EXERCISE REQUIREMENTS: Which lines in the records below contain the word "where"? Copy each one out.

** begin **

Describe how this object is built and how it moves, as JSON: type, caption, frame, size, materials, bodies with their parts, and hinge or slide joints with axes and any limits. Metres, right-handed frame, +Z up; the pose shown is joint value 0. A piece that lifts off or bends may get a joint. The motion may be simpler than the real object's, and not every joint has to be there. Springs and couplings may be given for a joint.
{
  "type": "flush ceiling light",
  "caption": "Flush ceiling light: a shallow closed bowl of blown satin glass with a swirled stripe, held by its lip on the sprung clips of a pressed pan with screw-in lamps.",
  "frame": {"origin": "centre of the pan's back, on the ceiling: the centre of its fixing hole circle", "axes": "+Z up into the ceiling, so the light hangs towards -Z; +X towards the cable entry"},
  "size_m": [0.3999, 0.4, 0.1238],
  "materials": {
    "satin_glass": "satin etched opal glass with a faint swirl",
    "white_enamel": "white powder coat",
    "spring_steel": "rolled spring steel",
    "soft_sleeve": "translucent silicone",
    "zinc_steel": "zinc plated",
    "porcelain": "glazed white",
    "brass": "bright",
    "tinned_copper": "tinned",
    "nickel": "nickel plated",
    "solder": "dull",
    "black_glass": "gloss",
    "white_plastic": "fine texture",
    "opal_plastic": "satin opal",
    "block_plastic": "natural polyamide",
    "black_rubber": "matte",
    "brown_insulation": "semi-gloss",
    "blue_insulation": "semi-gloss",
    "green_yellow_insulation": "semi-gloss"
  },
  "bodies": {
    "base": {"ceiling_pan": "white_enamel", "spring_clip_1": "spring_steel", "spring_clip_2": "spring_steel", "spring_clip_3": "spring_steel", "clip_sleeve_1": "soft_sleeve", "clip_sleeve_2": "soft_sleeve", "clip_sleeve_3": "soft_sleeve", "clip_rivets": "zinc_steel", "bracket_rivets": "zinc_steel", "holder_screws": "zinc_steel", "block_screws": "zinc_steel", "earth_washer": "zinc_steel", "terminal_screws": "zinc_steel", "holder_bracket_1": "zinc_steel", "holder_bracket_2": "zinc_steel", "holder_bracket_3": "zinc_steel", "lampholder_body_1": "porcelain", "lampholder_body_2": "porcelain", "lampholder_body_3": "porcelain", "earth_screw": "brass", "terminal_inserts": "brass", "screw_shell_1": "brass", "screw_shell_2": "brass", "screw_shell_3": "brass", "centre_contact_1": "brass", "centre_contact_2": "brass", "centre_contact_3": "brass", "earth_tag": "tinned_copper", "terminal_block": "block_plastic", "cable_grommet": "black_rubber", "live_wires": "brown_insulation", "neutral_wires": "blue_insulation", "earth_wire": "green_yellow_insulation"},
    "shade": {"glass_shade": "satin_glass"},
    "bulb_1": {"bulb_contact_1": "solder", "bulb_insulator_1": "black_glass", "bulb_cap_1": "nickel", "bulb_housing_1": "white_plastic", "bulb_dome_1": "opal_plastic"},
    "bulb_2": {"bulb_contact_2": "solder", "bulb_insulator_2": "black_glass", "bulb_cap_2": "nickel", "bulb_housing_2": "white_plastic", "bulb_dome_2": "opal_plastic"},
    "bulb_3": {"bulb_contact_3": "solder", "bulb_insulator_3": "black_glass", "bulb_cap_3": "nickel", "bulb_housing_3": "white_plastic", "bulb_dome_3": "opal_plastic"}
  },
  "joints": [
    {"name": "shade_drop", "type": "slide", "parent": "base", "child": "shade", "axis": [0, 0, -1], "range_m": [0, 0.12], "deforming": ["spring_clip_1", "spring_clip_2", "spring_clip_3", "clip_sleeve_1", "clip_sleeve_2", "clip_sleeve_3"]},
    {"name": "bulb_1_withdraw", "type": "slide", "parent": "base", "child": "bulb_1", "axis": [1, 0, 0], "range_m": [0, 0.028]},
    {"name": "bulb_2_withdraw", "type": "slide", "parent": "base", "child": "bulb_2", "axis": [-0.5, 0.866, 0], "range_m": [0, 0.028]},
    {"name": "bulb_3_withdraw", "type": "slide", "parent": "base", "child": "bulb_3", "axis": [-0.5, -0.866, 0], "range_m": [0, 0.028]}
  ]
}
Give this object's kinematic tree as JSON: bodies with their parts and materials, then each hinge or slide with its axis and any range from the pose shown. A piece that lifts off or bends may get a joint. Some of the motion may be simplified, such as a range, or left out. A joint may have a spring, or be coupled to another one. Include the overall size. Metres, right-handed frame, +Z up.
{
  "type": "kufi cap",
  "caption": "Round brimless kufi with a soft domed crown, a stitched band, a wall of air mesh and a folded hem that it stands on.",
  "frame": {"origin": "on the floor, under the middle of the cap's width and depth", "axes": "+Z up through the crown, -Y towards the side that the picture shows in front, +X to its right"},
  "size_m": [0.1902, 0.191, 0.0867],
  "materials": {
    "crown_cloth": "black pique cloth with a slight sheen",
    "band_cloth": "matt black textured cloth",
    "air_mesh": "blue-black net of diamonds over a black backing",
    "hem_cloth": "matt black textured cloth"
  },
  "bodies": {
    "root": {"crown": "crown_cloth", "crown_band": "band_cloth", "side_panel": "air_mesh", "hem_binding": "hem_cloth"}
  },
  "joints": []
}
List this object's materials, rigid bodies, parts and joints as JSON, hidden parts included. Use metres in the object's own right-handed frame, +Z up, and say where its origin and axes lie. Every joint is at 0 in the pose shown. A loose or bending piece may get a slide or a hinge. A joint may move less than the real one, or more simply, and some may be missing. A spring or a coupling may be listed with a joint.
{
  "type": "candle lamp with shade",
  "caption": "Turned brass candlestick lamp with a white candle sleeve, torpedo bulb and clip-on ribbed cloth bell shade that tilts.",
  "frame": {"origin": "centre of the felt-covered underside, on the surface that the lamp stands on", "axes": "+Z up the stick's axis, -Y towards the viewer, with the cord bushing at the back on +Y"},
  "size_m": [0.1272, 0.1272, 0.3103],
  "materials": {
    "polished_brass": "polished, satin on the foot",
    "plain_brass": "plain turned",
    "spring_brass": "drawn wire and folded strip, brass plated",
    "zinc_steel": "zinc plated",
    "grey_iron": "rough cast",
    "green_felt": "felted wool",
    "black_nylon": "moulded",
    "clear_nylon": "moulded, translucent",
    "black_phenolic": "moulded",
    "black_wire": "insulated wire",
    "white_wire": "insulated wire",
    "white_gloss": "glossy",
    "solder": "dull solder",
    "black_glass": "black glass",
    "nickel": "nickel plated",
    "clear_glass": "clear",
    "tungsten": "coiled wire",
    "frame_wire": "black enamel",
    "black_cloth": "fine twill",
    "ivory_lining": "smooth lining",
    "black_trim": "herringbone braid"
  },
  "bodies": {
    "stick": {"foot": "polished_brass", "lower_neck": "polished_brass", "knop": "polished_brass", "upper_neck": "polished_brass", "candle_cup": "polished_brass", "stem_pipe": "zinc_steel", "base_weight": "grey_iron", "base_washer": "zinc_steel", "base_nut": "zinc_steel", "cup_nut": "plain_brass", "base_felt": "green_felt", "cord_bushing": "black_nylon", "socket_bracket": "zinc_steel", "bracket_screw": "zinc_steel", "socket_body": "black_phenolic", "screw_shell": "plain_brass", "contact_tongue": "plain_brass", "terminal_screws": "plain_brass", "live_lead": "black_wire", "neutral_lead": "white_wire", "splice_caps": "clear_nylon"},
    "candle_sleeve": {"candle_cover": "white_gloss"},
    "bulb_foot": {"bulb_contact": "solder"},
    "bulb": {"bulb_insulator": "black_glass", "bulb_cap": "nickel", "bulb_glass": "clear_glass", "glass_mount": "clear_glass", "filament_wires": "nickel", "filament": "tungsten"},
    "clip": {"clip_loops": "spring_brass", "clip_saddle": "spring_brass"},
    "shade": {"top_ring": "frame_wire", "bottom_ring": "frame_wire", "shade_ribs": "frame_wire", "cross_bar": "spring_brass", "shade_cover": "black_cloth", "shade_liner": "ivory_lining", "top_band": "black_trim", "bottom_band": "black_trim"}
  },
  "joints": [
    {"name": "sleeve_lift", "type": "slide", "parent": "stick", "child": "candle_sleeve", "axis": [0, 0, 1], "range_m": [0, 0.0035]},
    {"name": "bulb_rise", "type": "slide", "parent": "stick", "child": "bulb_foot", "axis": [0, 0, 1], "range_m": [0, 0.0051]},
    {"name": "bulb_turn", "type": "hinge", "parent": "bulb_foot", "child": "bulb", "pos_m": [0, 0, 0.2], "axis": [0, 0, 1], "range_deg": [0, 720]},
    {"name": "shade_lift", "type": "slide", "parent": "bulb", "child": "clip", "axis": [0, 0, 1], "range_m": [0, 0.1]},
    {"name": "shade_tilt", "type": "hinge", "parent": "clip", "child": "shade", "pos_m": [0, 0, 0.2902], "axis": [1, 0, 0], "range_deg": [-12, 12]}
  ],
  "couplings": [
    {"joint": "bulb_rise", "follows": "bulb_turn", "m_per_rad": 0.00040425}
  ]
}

** end **
** begin **

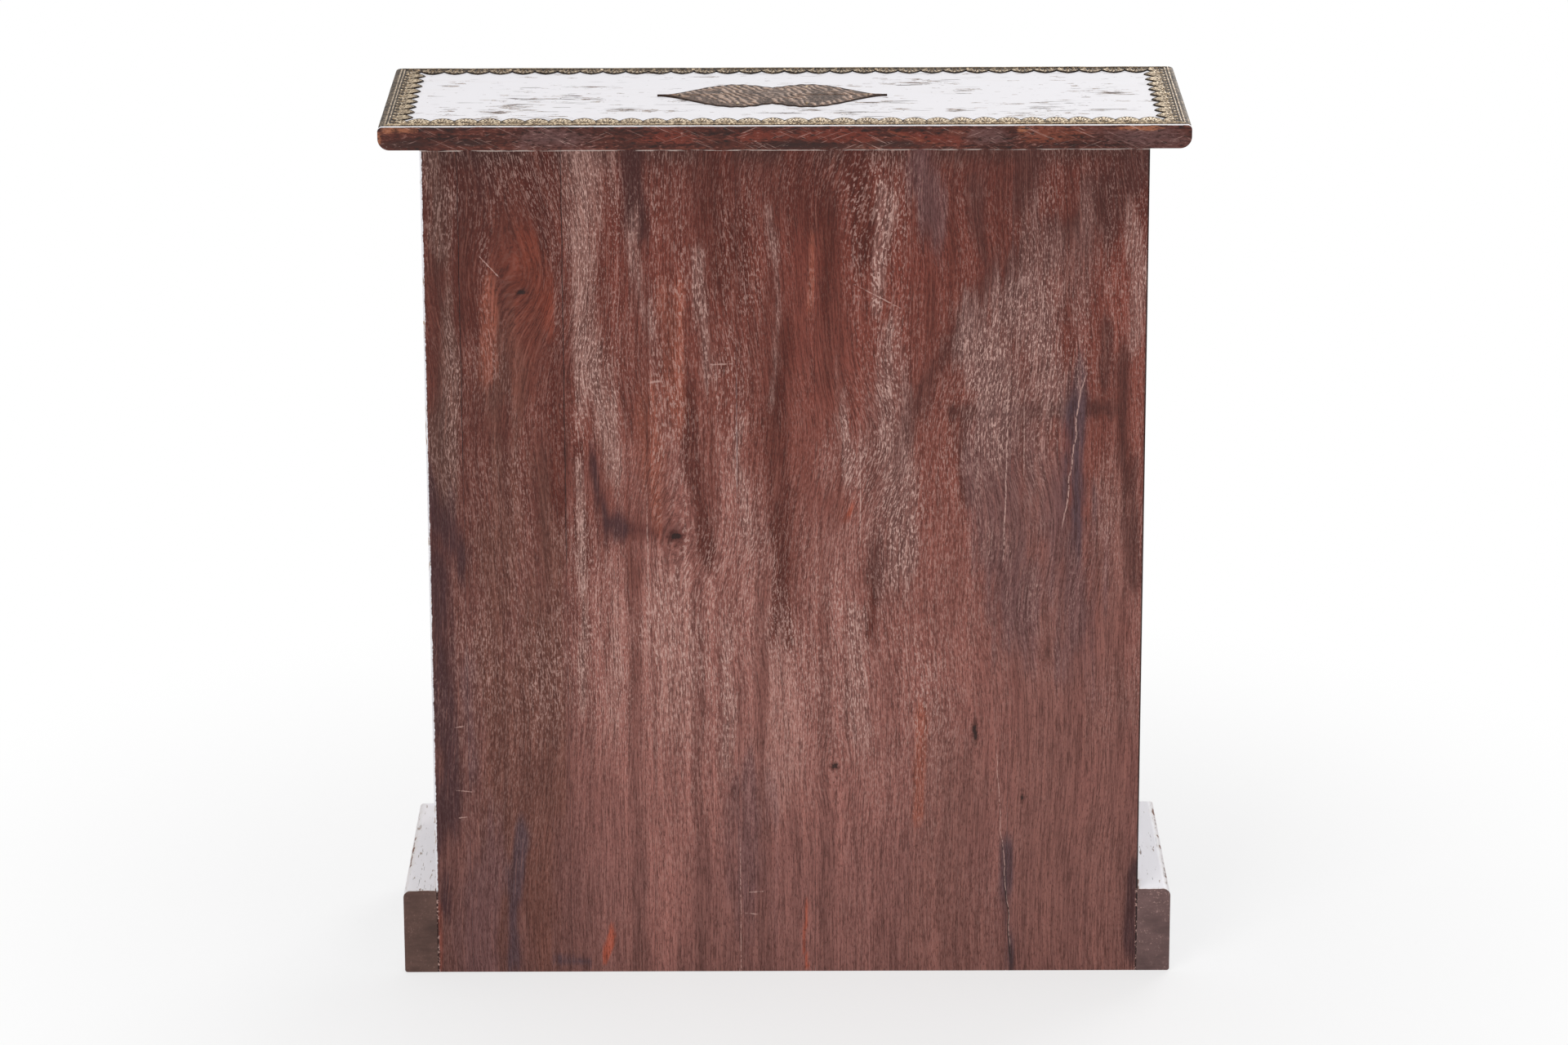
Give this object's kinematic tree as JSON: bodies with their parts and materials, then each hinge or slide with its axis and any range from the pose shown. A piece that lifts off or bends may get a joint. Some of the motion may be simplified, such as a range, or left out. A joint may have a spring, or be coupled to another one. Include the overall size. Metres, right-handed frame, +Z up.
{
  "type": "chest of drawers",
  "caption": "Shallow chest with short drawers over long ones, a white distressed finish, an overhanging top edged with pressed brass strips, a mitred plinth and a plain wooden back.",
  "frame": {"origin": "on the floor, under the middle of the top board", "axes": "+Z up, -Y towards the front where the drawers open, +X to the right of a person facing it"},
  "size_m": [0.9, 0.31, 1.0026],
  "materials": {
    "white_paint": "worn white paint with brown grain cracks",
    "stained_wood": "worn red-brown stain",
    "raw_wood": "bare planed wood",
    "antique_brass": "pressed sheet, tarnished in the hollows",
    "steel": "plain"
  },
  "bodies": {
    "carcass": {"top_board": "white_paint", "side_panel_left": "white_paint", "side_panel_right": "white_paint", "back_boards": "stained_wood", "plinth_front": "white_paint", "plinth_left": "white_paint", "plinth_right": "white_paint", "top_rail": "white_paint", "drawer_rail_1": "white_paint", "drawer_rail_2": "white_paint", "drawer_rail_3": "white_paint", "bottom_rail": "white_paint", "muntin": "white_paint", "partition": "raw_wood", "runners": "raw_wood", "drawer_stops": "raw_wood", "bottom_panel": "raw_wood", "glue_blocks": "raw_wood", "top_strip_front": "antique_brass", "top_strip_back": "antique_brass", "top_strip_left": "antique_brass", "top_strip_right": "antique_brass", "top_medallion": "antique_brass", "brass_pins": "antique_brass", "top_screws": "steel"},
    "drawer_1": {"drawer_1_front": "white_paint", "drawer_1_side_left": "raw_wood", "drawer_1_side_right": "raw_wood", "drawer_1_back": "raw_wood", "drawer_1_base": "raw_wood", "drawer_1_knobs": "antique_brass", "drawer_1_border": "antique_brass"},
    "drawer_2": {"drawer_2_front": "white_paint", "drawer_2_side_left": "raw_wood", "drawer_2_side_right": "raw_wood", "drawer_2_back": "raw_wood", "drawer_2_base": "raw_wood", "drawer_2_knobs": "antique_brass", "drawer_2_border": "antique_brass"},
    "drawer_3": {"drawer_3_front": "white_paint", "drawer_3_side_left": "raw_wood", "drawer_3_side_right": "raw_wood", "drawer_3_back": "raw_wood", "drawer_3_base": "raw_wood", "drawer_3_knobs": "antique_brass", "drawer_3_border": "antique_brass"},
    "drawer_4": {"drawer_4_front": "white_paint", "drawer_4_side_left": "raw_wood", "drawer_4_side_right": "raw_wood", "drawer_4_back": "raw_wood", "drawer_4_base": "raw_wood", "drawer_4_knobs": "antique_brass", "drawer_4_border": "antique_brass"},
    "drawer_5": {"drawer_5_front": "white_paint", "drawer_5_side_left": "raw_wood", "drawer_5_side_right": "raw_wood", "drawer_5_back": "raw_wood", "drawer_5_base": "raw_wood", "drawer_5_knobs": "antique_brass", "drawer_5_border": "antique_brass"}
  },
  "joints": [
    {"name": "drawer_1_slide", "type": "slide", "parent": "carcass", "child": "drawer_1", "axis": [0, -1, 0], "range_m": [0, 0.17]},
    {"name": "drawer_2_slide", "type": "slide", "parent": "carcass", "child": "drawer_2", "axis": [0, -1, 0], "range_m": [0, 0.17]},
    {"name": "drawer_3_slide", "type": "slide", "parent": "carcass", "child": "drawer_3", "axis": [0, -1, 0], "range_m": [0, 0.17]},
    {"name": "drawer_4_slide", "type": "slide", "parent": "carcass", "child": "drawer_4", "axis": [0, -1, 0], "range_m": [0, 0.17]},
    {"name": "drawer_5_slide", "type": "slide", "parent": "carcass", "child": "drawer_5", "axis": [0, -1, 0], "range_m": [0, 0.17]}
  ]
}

** end **

EXPECTED OUTPUT:
List this object's materials, rigid bodies, parts and joints as JSON, hidden parts included. Use metres in the object's own right-handed frame, +Z up, and say where its origin and axes lie. Every joint is at 0 in the pose shown. A loose or bending piece may get a slide or a hinge. A joint may move less than the real one, or more simply, and some may be missing. A spring or a coupling may be listed with a joint.
  "frame": {"origin": "on the floor, under the middle of the top board", "axes": "+Z up, -Y towards the front where the drawers open, +X to the right of a person facing it"},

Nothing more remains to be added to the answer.